For simplicity all references to wood or cork clay will be listed as clay.

1.       Remove a pinch of clay from its package. Notice that it is cracked and full of splits when first removed.

2.       Add water to the clay working the clay until it is an even consistency with no cracking.  It’s hard to add too much water.

The clay is moist enough when pulled apart it does not crack.

3.       Pinch off a small amount of clay and roll it into a ball using the palm of your hands.  Measure the ball with a millimeter gauge. Adjust the amount of clay until you have the correct size clay ball.

Tip: place the clay package into a zip bag with a spritz of water to keep it moist.

4.       Place the ball clay into the clay roller’s bottom track.

5.       Put together the top and lower portions of the clay roller. The plastic tab (alignment bar) inserts into the other half of the roller template.

Tip: add a drop of glycerin into the slot to make it work smoothly.
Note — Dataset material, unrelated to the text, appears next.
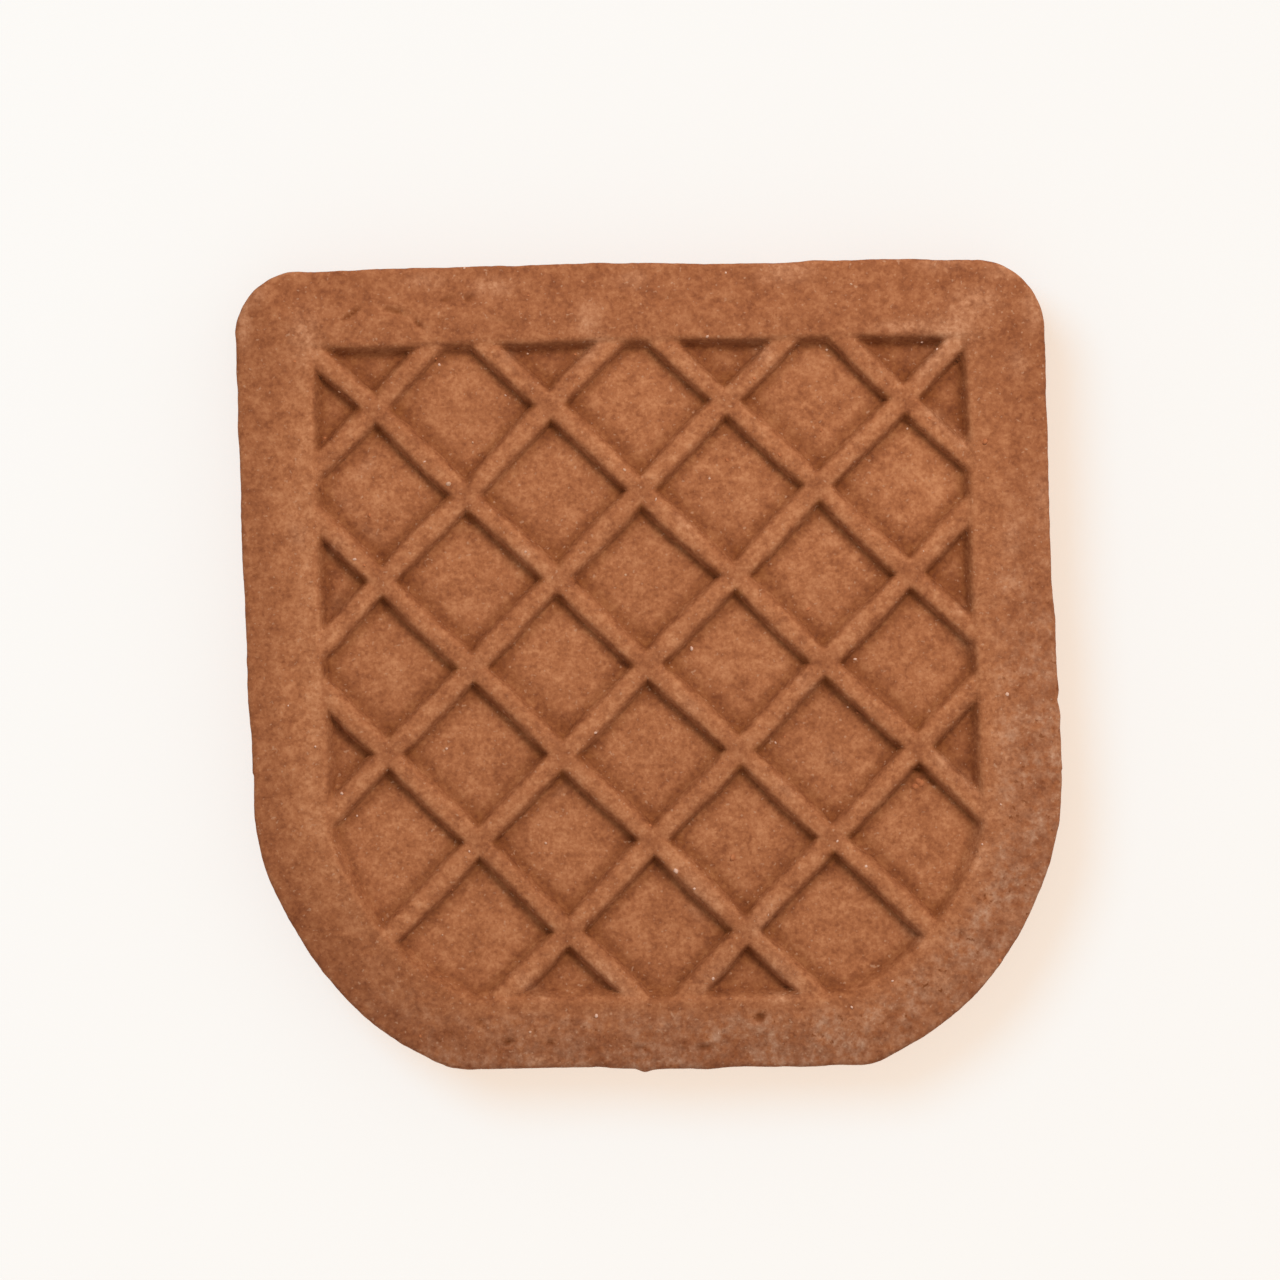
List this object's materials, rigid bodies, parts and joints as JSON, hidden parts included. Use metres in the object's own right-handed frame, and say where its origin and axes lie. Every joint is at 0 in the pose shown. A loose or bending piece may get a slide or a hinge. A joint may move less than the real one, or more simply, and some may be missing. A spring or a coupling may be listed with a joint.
{
  "type": "cookie",
  "caption": "Flat moulded cocoa cookie: square upper corners, wide round lower corners, a raised rim, and a trellis of rounded ribs in its sunken panel.",
  "frame": {"origin": "on the flat underside, below the middle of the cookie's box", "axes": "+Z up out of the patterned face, +Y towards the straight edge between the two small corners, +X to the right as the patterned face is looked at with +Y up"},
  "size_m": [0.0604, 0.0598, 0.0066],
  "materials": {
    "crumb": "matte"
  },
  "bodies": {
    "root": {"biscuit": "crumb"}
  },
  "joints": []
}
6.       Holding the bottom track still, LIGHTLY slide the top track back and forth until the clay is shaped.

Tip: It is important not to press downward until the bead starts to roll in the track. At first lightly roll the bead otherwise it will just flatten out and not roll!

Use short strokes, don’t try to roll it over 1 1/2”.

Rolling too fast warms up the clay and it will start to tear apart from the center out. Go SLOW!
If it tears apart, ball the clay up add more water and try again.

7.       Remove the bead, and insert a bead wire into its end. Allow to dry 24 hours before coating it with metal paste.